# EXERCISE DATA
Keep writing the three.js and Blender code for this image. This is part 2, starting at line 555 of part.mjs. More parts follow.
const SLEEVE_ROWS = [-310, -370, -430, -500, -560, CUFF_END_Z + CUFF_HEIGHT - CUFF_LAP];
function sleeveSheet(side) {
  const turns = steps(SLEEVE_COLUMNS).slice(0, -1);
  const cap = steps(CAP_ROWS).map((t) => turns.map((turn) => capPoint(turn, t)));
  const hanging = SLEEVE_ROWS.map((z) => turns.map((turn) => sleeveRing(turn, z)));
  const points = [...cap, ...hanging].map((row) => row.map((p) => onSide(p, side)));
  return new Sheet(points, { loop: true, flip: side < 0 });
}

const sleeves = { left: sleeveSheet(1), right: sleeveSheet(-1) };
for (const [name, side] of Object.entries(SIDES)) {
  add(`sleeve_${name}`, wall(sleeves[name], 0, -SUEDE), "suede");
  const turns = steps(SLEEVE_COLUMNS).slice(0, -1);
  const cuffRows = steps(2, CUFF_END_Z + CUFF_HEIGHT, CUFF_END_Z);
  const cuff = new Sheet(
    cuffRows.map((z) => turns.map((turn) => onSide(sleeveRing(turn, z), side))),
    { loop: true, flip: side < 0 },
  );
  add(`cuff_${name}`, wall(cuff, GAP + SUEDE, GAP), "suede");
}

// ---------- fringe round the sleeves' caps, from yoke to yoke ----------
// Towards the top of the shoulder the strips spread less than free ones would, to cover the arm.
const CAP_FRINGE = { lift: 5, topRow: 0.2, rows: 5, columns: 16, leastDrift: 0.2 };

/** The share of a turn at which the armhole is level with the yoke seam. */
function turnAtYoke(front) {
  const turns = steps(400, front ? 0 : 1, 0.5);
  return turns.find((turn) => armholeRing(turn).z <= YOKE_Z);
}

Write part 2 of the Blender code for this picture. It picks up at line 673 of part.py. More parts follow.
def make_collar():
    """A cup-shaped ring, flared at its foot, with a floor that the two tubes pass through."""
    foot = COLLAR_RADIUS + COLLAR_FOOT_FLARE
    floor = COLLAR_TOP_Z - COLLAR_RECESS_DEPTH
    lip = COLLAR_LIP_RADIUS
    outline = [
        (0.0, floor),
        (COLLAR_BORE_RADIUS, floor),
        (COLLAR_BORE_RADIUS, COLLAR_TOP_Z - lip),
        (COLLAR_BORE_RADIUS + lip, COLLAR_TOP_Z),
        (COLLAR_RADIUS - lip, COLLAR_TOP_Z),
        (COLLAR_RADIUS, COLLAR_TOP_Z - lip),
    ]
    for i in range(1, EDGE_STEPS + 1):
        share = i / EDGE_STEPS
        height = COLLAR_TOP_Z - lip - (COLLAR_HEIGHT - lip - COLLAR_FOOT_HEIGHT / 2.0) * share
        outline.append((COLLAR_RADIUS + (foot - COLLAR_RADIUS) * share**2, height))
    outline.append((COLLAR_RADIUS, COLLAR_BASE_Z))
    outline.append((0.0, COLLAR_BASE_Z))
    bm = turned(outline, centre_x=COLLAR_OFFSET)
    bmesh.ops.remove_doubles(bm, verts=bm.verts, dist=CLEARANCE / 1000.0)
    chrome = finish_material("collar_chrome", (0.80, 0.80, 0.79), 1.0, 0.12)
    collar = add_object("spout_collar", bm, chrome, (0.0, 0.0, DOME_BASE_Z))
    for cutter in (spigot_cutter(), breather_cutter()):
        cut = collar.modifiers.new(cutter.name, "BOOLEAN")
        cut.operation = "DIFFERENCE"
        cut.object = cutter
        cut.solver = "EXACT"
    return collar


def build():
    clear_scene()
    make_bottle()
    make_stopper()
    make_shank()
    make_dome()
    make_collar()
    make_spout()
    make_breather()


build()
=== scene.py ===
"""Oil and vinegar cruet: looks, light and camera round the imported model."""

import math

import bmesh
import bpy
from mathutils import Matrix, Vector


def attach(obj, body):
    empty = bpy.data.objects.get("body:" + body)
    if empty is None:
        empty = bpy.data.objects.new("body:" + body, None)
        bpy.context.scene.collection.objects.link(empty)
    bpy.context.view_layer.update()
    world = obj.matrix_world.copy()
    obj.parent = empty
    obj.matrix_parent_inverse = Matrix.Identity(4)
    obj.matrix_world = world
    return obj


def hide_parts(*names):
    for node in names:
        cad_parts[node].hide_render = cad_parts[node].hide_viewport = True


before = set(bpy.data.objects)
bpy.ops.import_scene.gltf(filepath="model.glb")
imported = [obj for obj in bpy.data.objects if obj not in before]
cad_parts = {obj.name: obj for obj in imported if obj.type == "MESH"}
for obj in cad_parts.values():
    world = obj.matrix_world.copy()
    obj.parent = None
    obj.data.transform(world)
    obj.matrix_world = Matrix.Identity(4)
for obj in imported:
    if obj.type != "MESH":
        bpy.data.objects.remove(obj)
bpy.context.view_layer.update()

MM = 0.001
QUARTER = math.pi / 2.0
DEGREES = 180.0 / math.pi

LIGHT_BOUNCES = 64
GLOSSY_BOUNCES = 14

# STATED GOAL
Retype every entry above, word for word.

# FINISHED EXERCISE
Keep writing the three.js and Blender code for this image. This is part 2, starting at line 555 of part.mjs. More parts follow.
const SLEEVE_ROWS = [-310, -370, -430, -500, -560, CUFF_END_Z + CUFF_HEIGHT - CUFF_LAP];
function sleeveSheet(side) {
  const turns = steps(SLEEVE_COLUMNS).slice(0, -1);
  const cap = steps(CAP_ROWS).map((t) => turns.map((turn) => capPoint(turn, t)));
  const hanging = SLEEVE_ROWS.map((z) => turns.map((turn) => sleeveRing(turn, z)));
  const points = [...cap, ...hanging].map((row) => row.map((p) => onSide(p, side)));
  return new Sheet(points, { loop: true, flip: side < 0 });
}

const sleeves = { left: sleeveSheet(1), right: sleeveSheet(-1) };
for (const [name, side] of Object.entries(SIDES)) {
  add(`sleeve_${name}`, wall(sleeves[name], 0, -SUEDE), "suede");
  const turns = steps(SLEEVE_COLUMNS).slice(0, -1);
  const cuffRows = steps(2, CUFF_END_Z + CUFF_HEIGHT, CUFF_END_Z);
  const cuff = new Sheet(
    cuffRows.map((z) => turns.map((turn) => onSide(sleeveRing(turn, z), side))),
    { loop: true, flip: side < 0 },
  );
  add(`cuff_${name}`, wall(cuff, GAP + SUEDE, GAP), "suede");
}

// ---------- fringe round the sleeves' caps, from yoke to yoke ----------
// Towards the top of the shoulder the strips spread less than free ones would, to cover the arm.
const CAP_FRINGE = { lift: 5, topRow: 0.2, rows: 5, columns: 16, leastDrift: 0.2 };

/** The share of a turn at which the armhole is level with the yoke seam. */
function turnAtYoke(front) {
  const turns = steps(400, front ? 0 : 1, 0.5);
  return turns.find((turn) => armholeRing(turn).z <= YOKE_Z);
}

Write part 2 of the Blender code for this picture. It picks up at line 673 of part.py. More parts follow.
def make_collar():
    """A cup-shaped ring, flared at its foot, with a floor that the two tubes pass through."""
    foot = COLLAR_RADIUS + COLLAR_FOOT_FLARE
    floor = COLLAR_TOP_Z - COLLAR_RECESS_DEPTH
    lip = COLLAR_LIP_RADIUS
    outline = [
        (0.0, floor),
        (COLLAR_BORE_RADIUS, floor),
        (COLLAR_BORE_RADIUS, COLLAR_TOP_Z - lip),
        (COLLAR_BORE_RADIUS + lip, COLLAR_TOP_Z),
        (COLLAR_RADIUS - lip, COLLAR_TOP_Z),
        (COLLAR_RADIUS, COLLAR_TOP_Z - lip),
    ]
    for i in range(1, EDGE_STEPS + 1):
        share = i / EDGE_STEPS
        height = COLLAR_TOP_Z - lip - (COLLAR_HEIGHT - lip - COLLAR_FOOT_HEIGHT / 2.0) * share
        outline.append((COLLAR_RADIUS + (foot - COLLAR_RADIUS) * share**2, height))
    outline.append((COLLAR_RADIUS, COLLAR_BASE_Z))
    outline.append((0.0, COLLAR_BASE_Z))
    bm = turned(outline, centre_x=COLLAR_OFFSET)
    bmesh.ops.remove_doubles(bm, verts=bm.verts, dist=CLEARANCE / 1000.0)
    chrome = finish_material("collar_chrome", (0.80, 0.80, 0.79), 1.0, 0.12)
    collar = add_object("spout_collar", bm, chrome, (0.0, 0.0, DOME_BASE_Z))
    for cutter in (spigot_cutter(), breather_cutter()):
        cut = collar.modifiers.new(cutter.name, "BOOLEAN")
        cut.operation = "DIFFERENCE"
        cut.object = cutter
        cut.solver = "EXACT"
    return collar


def build():
    clear_scene()
    make_bottle()
    make_stopper()
    make_shank()
    make_dome()
    make_collar()
    make_spout()
    make_breather()


build()
=== scene.py ===
"""Oil and vinegar cruet: looks, light and camera round the imported model."""

import math

import bmesh
import bpy
from mathutils import Matrix, Vector


def attach(obj, body):
    empty = bpy.data.objects.get("body:" + body)
    if empty is None:
        empty = bpy.data.objects.new("body:" + body, None)
        bpy.context.scene.collection.objects.link(empty)
    bpy.context.view_layer.update()
    world = obj.matrix_world.copy()
    obj.parent = empty
    obj.matrix_parent_inverse = Matrix.Identity(4)
    obj.matrix_world = world
    return obj


def hide_parts(*names):
    for node in names:
        cad_parts[node].hide_render = cad_parts[node].hide_viewport = True


before = set(bpy.data.objects)
bpy.ops.import_scene.gltf(filepath="model.glb")
imported = [obj for obj in bpy.data.objects if obj not in before]
cad_parts = {obj.name: obj for obj in imported if obj.type == "MESH"}
for obj in cad_parts.values():
    world = obj.matrix_world.copy()
    obj.parent = None
    obj.data.transform(world)
    obj.matrix_world = Matrix.Identity(4)
for obj in imported:
    if obj.type != "MESH":
        bpy.data.objects.remove(obj)
bpy.context.view_layer.update()

MM = 0.001
QUARTER = math.pi / 2.0
DEGREES = 180.0 / math.pi

LIGHT_BOUNCES = 64
GLOSSY_BOUNCES = 14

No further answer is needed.